What if it was the equivalent of a flat tire – their donkey broke its leg or their cart lost a wheel? What if, while trying to get to where they were going, some altogether ordinary hindrance forced a change of direction – and, in that, in hindsight, they saw the secret working and guiding hand of God?
Is it possible that what doesn’t work out can tell us something, can teach us something, about who we are and what God wants for our lives? And that one of the ways God makes things happen for us is by not making things happen for us?

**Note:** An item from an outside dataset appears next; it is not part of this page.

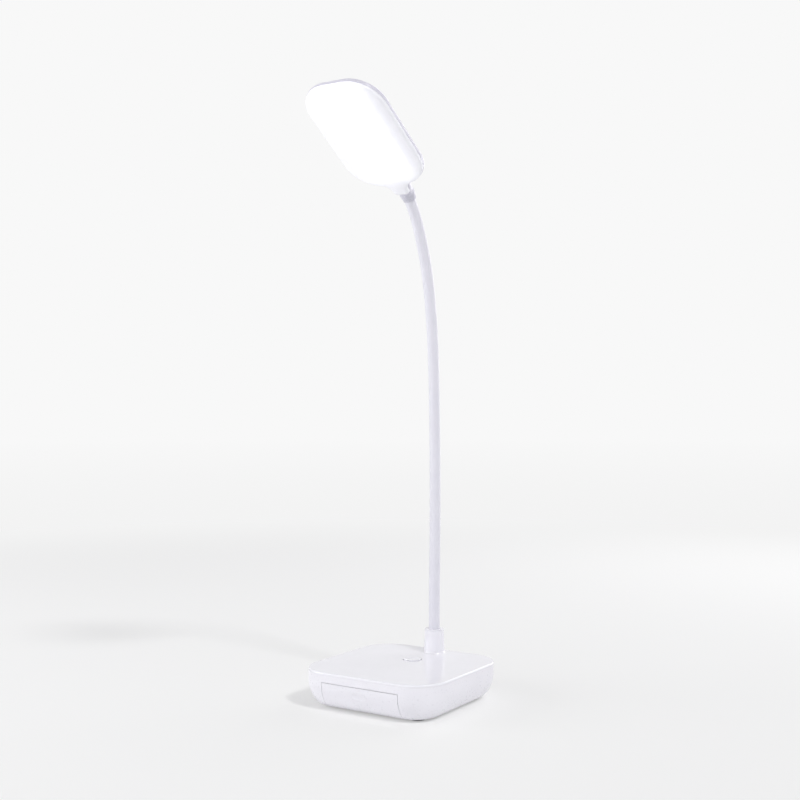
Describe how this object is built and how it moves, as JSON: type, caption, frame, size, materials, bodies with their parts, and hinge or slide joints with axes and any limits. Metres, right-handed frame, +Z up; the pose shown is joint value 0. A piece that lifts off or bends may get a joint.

One of the greatest gifts God gives us is the gift of not forcing our lives to bend to fit our plans for them. The colleges we didn’t get into, the second dates we never went on, the jobs we were never offered, what we’ve never enjoyed, what we’ve never been good at, timing that just wasn’t right: all of this means something.
There’s a line from Marilynne Robinson’s novel Lila that I’ve always loved; the main character, Lila, who is married to a Congregationalist minister, asks – “What do you ever tell people in a sermon except that the things that happen mean something?” So, too, I think, the things that don’t happen mean something. We could, any one of us could, if we have wisdom enough, if we have a sense of wonder enough, if we have grace enough – by which I mean, if our confusion and disappointment and regrets and broken hearts have been healed by grace enough – we could tell the story of our life’s journey by listing out all the dead-ends and all the paths we didn’t take.
All the setbacks, all the wandering, all the wrong turns, all the rejection: this is how we are “forbidden by the Holy Spirit,” to use Luke’s language, from living lives that aren’t really our lives. I don’t think everything happens for a reason. But I do think that in everything that happens – and, for that matter, in everything that doesn’t happen – something is happening.